Das folgende Kapitel "Mit Zügen in die Freiheit" widmet sich den Fluchtversuchen, die mit der Bahn unternommen wurde und zeigt viele Einzelschicksale geglückter oder verhinderter Fluchtversuche. Das nächste Kapitel widmet sich dann den Bahnhöfen an der Grenze und deren schrittweisen Ausbau zu wahren Festungen. Bauliche Maßnahmen, Veränderungen der Schienen wie Schutzweichen und Gleissperren oder besondere Sicherheitsvorschriften für das Bahnpersonal sollten Fluchtmöglichkeiten wie z.B. das Nachfahren eines zweiten Zuges oder das Aufspringen auf anfahrende Züge verhindern.
Es folgende Beschreibungen der Grenzbahnhöfe zur Bundsrepublik Herrnburg, Schwanheide, Oebisfelde, Marienborn, Ellrich, Arenshausen, Wartha-Gerstungen-Dankmarshausen-Vacha, Sonneberg, Probstzella und Gutenfürst werden mit seltenen Fotos, Planskizzen und Texten zur Geschichte des Zugverkehrs behandelt. Danach schließen sich Ausführungen über die innerdeutschen Grenzbahnhöfe in Berlin an. Die Schwierigkeiten des in West und Osthälfte getrennten Bahnhofs Berlin-Friedrichstraße finden ebenso einen Platz wie die Stationen Griebnitzsee, Drewitz/Seddin Süd oder Wustermark Rbf/Staaken. Der politische Umbruch und die Folgen für die Grenzbahnhöfe ist schließlich Thema des kurzen letzten Kapitels.

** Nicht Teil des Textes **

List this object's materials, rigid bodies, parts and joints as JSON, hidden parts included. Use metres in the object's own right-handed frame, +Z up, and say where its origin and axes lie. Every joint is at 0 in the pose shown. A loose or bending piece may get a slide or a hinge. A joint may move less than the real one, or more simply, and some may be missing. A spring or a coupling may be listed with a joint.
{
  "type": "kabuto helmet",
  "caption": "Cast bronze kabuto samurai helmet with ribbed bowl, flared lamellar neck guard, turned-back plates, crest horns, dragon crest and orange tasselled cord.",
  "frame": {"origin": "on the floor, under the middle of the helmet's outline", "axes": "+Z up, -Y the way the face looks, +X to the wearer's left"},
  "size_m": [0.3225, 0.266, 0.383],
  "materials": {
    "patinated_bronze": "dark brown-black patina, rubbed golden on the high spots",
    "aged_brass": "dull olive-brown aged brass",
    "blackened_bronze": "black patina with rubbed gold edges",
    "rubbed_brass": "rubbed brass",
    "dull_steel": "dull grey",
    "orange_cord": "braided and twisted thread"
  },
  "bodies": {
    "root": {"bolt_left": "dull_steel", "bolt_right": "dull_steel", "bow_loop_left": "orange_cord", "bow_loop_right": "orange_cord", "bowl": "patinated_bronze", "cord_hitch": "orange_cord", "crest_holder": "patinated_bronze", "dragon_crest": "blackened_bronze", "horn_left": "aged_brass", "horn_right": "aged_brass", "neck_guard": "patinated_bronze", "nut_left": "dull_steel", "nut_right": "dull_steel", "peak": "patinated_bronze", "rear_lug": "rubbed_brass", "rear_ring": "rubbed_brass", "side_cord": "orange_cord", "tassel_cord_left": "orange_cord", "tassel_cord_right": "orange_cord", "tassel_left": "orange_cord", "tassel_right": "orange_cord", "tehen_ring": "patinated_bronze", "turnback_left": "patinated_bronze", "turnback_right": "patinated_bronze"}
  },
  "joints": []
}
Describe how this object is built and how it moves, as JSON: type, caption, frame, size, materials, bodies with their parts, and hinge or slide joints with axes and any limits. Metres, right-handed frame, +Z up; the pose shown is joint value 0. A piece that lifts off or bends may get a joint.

Seltene Bilder und Pläne sowie die lesenswerten Texte lassen das unglaubliche Sicherheitssystem der DDR Revue passieren. Alle Bahnhöfe zwischen West und Ost werden ausführlich dokumentiert. Insbesondere die Schwierigkeiten der Betriebsführung und die "Vorsichtsmaßnahmen" der DDR-Machthaber ernten dabei heute bei vielen Lesern wohl nur ungläubiges Kopfschütteln. Dabei wird aber nicht nur auf die technischen Komponenten, sondern auch die politischen Hintergründe und menschliche Schicksale eingegangen und auch so manches Detail aus der 40 Jahre dauernden Teilung Deutschlands ans Licht geholt.
Fazit: Sehr gute Umsetzung eines traurigen Kapitels der deutschen Eisenbahngeschichte.